Brazil’s trade surplus in 2025 became increasingly dependent on crude oil and petroleum products, with the surplus generated by these items reaching a record $29.6 billion, according to official trade indicators.
This marked a rise from the previous high of $28.2 billion in 2024 and accounted for 43.3% of Brazil’s total trade surplus of $68.3 billion, up from 38% a year earlier.
The data come from the Indicator of Foreign Trade compiled by the Brazilian Institute of Economics at Fundação Getulio Vargas, based on figures from the Secretariat of Foreign Trade.
Lia Valls, a professor at the State University of Rio de Janeiro and an associate researcher at FGV, said the expansion of crude oil exports has been the main driver of the growing surplus in oil and byproducts.
Valls noted that export volumes have offset weaker prices. According to official data, the average price of crude oil exports fell 9.8% in 2025 compared with the previous year, while export volumes increased by 10.7%.
Compared with 2016, when Brazil’s oil and petroleum products balance turned positive following the ramp-up of pre-salt production, export volumes have risen by nearly 150%.

Brazil’s oil and gas output also reached new highs. The National Petroleum Agency reported average oil production of 3.77 million barrels per day in 2025, the highest level on record.
Natural gas output averaged 179 million cubic meters per day. Combined oil and gas production rose 12.7% from the previous peak in 2023 and 13.3% from 2024.
Despite stronger crude exports, the trade balance for refined petroleum products remained negative. In 2025, the deficit in refined products totalled $8.5 billion, similar to levels seen in 2023 and 2024.
José Augusto de Castro, president of the Brazilian Foreign Trade Association, said Brazil’s status as a net exporter of crude oil was positive but highlighted the lack of value addition. He said refining capacity has not expanded enough to increase the output of higher-value petroleum products.
Welber Barral, a partner at BMJ and a former foreign trade secretary, said the refining gap is particularly significant given Brazil’s reliance on road transport.
Data from the National Transportation Confederation shows that road transport accounts for 65% of cargo movement and 95% of passenger transport in the country.

Imports of petroleum products increased in 2025, according to ANP and Secex data. Imports of gasoline A rose 27.6% from 2024, while diesel A imports increased 19.4%.
Overall, petroleum product import volumes grew 11% year on year, while prices fell 8.2%, helping to limit the size of the refined product trade deficit.
Crude oil production is expected to continue rising into the early part of the next decade, with potential exploration in Brazil’s Equatorial Margin possibly extending that trend.
Valls said the government argues that revenues from new production areas could help fund the energy transition, although the allocation of such resources remains unclear.
Valls also stressed that the trade data highlight the need to diversify Brazil’s export basket. Castro echoed this concern, saying oil exports reinforce the low-value-added profile of Brazilian trade, drawing parallels with soybeans.

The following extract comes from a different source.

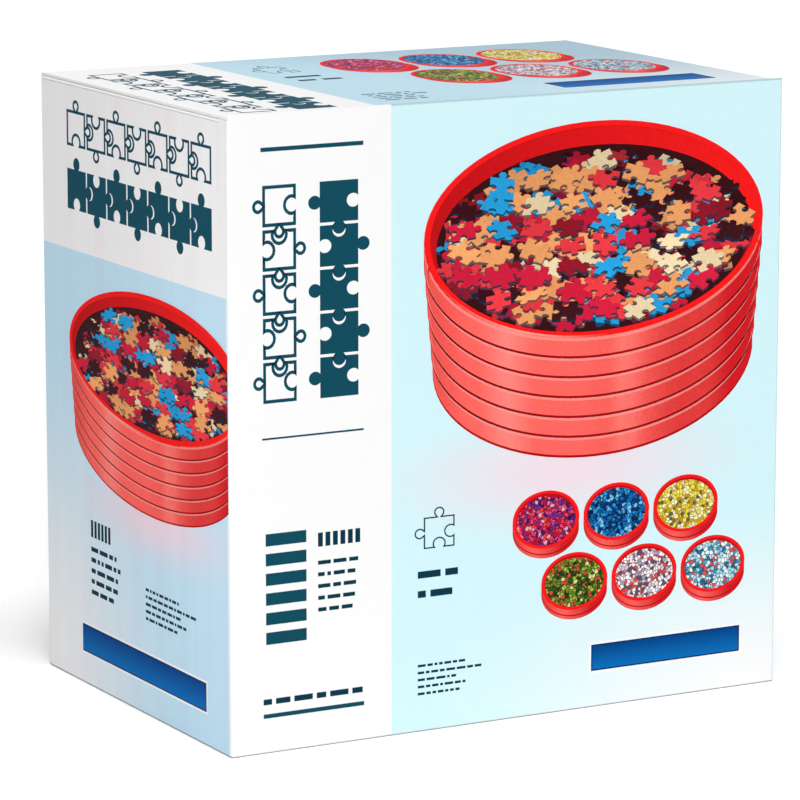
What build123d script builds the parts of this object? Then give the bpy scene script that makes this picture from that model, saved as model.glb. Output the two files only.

Soy output reached a record in 2025, boosting shipments, but exports have increasingly favored raw beans over processed products. The share of raw soybeans in Brazil’s soybean export basket rose from 76% in 2016 to 82.3% in 2025, while soybean meal and crude oil declined.
In 2025, crude oil was Brazil’s top export, accounting for 12.8% of total export value, followed closely by soybeans at 12.5%. Together, the two commodities represented 25.3% of Brazil’s exports.
Barral warned that this concentration exposes the country to global price shocks, while Castro pointed to the volatility of oil prices, which are sensitive to geopolitical events and decisions by OPEC+.
The export concentration has also increased Brazil’s dependence on China. In 2025, China absorbed 45% of Brazilian crude oil exports and 79.3% of soybean shipments.
The United States was the second-largest buyer of Brazilian crude, accounting for 10.6%. Castro said diversifying export markets has become even more critical amid shifting geopolitical dynamics.
He further noted that developments such as potential U.S. intervention in Venezuela could affect Brazilian oil exports over the medium to long term.